From the line with "placeAtPin(pin, side, slot);" to the line with "imported = [obj", both lines included, set down exactly those lines, please, and no others.

○ ○ ○

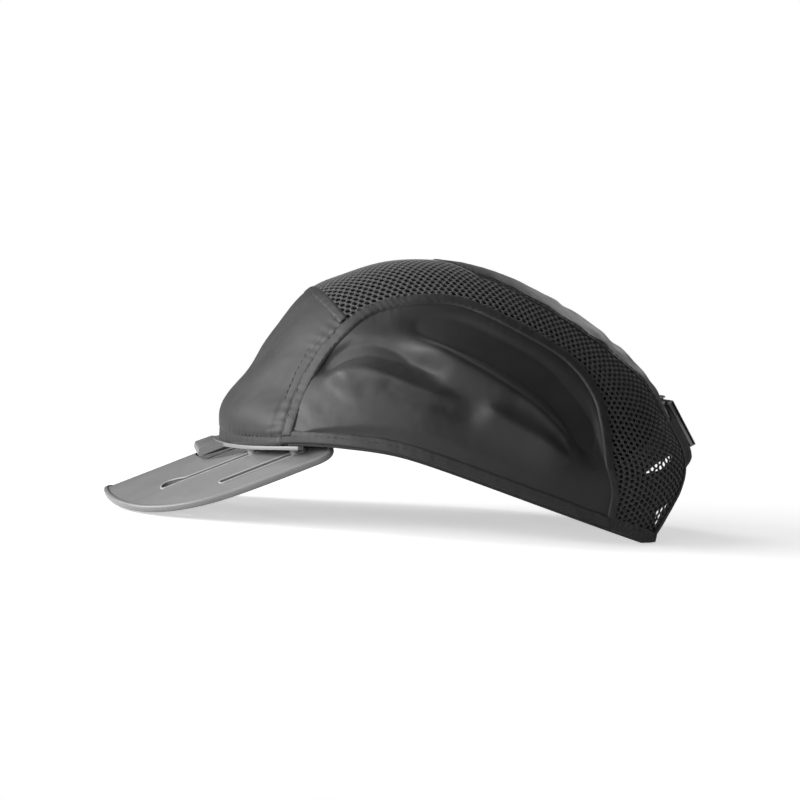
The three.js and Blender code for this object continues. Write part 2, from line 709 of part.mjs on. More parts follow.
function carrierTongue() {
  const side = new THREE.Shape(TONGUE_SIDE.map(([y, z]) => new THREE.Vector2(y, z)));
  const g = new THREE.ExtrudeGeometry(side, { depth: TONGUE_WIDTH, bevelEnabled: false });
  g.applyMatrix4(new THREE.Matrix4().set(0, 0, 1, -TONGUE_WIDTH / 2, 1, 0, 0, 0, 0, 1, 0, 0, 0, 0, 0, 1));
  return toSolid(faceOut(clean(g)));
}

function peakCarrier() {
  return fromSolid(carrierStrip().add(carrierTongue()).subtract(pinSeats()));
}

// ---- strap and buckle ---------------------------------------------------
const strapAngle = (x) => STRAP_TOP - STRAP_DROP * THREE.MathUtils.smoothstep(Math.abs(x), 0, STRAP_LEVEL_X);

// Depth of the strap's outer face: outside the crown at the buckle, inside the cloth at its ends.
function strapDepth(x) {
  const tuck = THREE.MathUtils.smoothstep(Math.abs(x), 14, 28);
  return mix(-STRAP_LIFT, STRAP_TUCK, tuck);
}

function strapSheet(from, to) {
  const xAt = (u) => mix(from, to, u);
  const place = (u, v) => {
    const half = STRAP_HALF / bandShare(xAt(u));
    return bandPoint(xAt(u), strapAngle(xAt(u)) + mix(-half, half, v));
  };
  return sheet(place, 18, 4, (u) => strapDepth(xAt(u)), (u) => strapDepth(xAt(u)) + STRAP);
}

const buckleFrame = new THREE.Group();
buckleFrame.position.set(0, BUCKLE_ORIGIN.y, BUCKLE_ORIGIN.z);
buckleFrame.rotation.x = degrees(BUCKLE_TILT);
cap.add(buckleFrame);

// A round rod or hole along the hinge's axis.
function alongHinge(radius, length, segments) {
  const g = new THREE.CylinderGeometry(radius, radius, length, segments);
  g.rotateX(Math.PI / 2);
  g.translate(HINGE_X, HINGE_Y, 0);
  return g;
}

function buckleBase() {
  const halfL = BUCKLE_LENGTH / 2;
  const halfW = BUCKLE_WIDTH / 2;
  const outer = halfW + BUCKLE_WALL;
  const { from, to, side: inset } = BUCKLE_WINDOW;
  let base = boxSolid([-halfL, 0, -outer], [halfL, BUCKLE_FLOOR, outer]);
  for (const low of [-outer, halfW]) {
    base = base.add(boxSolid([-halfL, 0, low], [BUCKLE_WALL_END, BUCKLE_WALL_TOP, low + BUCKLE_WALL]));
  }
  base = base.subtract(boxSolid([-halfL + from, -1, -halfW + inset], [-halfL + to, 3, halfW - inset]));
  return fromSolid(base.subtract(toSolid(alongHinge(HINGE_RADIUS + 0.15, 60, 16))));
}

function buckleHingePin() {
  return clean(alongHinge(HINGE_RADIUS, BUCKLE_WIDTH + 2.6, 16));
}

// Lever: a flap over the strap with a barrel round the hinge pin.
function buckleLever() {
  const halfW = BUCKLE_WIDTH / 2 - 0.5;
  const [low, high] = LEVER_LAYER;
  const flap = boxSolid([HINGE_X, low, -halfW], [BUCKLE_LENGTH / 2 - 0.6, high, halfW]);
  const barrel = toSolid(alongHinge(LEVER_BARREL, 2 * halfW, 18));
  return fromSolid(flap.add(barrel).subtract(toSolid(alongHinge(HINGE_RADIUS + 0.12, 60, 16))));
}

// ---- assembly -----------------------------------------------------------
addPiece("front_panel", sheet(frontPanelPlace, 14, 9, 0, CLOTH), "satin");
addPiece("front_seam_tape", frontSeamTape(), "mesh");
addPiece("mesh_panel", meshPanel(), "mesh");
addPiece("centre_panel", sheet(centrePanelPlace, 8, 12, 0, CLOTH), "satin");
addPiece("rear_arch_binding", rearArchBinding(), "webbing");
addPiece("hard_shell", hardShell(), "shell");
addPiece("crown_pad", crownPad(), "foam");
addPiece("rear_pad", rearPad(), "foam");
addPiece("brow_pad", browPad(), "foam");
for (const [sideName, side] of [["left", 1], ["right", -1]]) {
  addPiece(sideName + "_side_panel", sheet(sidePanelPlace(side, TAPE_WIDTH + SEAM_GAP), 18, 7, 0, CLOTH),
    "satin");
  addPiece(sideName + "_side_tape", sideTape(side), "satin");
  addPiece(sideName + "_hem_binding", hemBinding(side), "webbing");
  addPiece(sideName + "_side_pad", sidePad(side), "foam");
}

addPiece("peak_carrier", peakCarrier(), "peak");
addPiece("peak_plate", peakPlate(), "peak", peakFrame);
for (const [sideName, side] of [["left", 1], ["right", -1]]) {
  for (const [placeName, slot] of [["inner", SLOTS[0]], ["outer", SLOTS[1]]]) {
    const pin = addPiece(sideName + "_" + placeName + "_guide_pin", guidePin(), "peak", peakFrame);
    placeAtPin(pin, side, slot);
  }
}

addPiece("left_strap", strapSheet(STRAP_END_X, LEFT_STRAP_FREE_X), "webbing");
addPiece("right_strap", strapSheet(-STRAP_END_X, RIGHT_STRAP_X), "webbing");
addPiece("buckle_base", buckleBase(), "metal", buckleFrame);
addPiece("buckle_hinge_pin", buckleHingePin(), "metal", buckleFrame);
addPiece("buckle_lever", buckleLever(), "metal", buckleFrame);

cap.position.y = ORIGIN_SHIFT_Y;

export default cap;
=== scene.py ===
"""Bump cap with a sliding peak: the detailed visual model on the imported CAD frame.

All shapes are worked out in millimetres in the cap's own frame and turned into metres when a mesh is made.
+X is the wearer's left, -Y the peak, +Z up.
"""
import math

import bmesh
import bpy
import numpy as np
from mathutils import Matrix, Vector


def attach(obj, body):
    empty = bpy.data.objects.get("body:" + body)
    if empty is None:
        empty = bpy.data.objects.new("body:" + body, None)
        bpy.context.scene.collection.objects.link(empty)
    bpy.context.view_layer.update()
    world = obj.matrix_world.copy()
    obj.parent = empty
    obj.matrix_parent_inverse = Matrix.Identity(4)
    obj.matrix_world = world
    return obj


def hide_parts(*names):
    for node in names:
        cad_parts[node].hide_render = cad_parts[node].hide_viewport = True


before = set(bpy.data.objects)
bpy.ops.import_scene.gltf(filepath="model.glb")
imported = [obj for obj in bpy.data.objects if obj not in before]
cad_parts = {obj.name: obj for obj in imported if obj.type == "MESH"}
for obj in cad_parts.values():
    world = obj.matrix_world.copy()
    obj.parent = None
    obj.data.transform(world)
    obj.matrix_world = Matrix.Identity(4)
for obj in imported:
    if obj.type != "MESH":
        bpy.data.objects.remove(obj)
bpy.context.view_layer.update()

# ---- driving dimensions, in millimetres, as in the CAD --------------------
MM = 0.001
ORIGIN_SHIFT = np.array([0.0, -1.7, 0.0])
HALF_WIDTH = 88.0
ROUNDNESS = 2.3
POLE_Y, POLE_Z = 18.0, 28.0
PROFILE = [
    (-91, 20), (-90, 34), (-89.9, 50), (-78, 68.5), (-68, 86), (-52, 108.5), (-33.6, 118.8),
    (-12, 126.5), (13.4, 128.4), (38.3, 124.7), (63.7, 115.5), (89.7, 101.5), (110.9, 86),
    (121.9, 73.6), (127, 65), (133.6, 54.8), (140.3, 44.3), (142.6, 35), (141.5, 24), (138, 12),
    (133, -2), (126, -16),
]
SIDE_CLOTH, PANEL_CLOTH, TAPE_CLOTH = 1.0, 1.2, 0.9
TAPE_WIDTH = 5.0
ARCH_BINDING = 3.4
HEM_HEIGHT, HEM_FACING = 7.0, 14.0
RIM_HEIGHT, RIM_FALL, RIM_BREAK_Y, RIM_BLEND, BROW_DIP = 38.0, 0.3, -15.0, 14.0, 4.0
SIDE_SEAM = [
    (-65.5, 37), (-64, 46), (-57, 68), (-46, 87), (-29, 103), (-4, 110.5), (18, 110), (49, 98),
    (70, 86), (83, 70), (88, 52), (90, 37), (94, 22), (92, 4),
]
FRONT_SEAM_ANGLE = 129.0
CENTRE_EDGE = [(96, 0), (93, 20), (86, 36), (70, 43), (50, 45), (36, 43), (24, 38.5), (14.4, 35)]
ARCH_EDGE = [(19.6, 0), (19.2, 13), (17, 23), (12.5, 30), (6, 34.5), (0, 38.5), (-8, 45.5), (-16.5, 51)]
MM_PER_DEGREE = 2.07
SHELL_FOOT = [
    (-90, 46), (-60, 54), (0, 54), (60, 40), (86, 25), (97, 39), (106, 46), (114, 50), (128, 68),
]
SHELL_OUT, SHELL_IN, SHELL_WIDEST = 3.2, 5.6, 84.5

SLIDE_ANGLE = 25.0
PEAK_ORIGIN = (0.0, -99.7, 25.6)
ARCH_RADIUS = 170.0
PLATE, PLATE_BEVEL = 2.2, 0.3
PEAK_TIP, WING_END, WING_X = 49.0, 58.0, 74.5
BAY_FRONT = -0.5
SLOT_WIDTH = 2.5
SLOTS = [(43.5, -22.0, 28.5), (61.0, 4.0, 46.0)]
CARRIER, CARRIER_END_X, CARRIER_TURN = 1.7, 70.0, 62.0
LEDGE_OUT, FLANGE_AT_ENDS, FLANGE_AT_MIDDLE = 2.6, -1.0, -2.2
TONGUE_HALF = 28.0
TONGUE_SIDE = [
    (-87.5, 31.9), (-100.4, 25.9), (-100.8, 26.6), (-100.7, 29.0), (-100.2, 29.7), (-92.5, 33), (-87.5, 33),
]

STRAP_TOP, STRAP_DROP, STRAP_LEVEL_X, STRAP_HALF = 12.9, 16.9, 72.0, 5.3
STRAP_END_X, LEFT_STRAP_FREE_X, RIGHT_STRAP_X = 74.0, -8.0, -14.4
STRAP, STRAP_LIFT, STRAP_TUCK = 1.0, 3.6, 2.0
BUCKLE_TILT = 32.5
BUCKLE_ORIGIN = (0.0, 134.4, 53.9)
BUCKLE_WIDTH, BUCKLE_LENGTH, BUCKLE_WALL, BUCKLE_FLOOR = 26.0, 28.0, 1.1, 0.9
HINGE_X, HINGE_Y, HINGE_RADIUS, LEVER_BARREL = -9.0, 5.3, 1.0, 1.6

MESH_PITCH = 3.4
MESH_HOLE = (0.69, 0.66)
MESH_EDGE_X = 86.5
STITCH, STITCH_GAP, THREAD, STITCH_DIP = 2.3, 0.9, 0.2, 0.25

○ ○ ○

▶ _EXERCISE ANSWER_:
    placeAtPin(pin, side, slot);
  }
}

addPiece("left_strap", strapSheet(STRAP_END_X, LEFT_STRAP_FREE_X), "webbing");
addPiece("right_strap", strapSheet(-STRAP_END_X, RIGHT_STRAP_X), "webbing");
addPiece("buckle_base", buckleBase(), "metal", buckleFrame);
addPiece("buckle_hinge_pin", buckleHingePin(), "metal", buckleFrame);
addPiece("buckle_lever", buckleLever(), "metal", buckleFrame);

cap.position.y = ORIGIN_SHIFT_Y;

export default cap;
=== scene.py ===
"""Bump cap with a sliding peak: the detailed visual model on the imported CAD frame.

All shapes are worked out in millimetres in the cap's own frame and turned into metres when a mesh is made.
+X is the wearer's left, -Y the peak, +Z up.
"""
import math

import bmesh
import bpy
import numpy as np
from mathutils import Matrix, Vector


def attach(obj, body):
    empty = bpy.data.objects.get("body:" + body)
    if empty is None:
        empty = bpy.data.objects.new("body:" + body, None)
        bpy.context.scene.collection.objects.link(empty)
    bpy.context.view_layer.update()
    world = obj.matrix_world.copy()
    obj.parent = empty
    obj.matrix_parent_inverse = Matrix.Identity(4)
    obj.matrix_world = world
    return obj


def hide_parts(*names):
    for node in names:
        cad_parts[node].hide_render = cad_parts[node].hide_viewport = True


before = set(bpy.data.objects)
bpy.ops.import_scene.gltf(filepath="model.glb")
imported = [obj for obj in bpy.data.objects if obj not in before]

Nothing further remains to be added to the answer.